Work through the entries below and report how many lines include "finishes". The number alone is the answer.

>> Start Supplied information

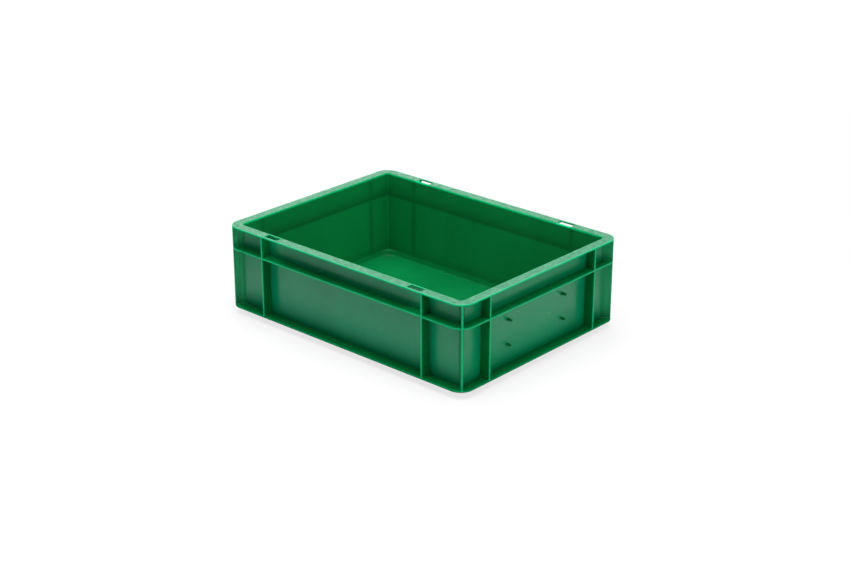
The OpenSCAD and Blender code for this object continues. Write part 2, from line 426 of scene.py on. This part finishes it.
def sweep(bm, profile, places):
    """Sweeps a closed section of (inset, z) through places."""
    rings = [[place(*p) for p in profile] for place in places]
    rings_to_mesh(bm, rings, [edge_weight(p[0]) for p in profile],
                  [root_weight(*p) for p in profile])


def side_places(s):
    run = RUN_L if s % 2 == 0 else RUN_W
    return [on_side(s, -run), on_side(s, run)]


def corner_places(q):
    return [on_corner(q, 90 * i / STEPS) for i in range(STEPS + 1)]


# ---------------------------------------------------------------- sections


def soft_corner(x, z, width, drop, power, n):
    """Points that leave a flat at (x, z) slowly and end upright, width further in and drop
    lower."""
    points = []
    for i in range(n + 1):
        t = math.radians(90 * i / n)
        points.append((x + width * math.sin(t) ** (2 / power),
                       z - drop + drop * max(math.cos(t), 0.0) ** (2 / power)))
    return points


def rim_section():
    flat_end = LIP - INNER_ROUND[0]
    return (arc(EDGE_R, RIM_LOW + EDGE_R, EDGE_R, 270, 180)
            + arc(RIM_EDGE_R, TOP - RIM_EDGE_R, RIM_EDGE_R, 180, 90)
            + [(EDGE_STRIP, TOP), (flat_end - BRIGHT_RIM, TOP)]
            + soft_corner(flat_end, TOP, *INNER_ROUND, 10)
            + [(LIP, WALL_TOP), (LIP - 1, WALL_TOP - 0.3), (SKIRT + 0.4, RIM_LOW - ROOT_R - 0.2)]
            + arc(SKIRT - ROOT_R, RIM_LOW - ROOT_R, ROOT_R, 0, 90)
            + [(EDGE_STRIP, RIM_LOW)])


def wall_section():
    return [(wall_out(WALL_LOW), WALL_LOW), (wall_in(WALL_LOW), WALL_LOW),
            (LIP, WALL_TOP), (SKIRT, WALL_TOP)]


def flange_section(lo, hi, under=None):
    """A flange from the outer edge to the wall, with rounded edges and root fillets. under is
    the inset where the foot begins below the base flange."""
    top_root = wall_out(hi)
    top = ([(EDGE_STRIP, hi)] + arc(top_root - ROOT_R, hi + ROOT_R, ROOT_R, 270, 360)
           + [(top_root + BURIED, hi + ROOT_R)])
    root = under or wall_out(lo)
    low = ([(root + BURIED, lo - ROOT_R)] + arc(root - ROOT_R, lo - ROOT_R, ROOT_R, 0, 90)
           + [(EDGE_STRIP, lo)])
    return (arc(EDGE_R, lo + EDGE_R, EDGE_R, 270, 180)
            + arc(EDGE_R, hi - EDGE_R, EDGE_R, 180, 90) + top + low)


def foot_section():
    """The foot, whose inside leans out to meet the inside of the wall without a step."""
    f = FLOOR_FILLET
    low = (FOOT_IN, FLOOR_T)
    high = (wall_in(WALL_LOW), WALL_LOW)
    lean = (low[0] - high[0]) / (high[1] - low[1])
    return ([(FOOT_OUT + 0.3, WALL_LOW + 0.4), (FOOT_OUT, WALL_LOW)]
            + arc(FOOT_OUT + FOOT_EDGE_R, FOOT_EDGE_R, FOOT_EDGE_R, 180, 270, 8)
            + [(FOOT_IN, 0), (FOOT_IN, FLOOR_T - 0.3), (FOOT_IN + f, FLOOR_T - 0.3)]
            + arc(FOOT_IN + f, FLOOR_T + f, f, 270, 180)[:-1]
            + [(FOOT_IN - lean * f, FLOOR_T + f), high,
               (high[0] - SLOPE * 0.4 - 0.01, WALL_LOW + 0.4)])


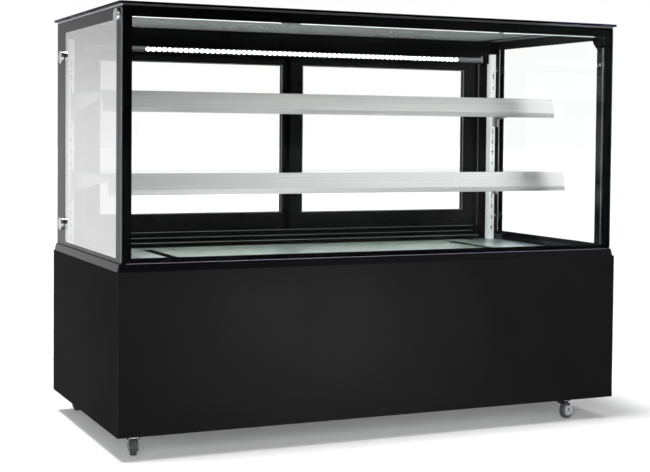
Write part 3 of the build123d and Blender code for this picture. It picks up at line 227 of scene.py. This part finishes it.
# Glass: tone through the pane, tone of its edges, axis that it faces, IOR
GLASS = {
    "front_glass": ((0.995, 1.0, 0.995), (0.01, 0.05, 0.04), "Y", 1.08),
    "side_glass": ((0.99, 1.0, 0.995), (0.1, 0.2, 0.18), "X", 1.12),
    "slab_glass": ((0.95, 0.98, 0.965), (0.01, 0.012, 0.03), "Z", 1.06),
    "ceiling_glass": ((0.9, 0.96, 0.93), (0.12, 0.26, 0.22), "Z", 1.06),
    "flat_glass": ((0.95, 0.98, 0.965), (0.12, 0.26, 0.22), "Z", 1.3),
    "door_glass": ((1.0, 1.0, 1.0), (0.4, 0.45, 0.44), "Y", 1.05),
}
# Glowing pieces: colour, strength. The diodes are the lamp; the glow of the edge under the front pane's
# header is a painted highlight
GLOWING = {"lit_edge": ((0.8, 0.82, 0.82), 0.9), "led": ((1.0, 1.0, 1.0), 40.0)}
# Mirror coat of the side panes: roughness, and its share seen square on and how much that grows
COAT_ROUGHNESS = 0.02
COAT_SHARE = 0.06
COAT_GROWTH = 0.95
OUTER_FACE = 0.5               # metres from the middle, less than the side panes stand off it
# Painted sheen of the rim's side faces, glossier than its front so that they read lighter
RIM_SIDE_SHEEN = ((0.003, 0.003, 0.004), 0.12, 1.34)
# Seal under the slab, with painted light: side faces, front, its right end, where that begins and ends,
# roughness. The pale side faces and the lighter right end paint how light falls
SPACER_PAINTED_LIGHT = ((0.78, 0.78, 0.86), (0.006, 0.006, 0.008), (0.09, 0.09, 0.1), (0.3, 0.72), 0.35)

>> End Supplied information

Task response: 2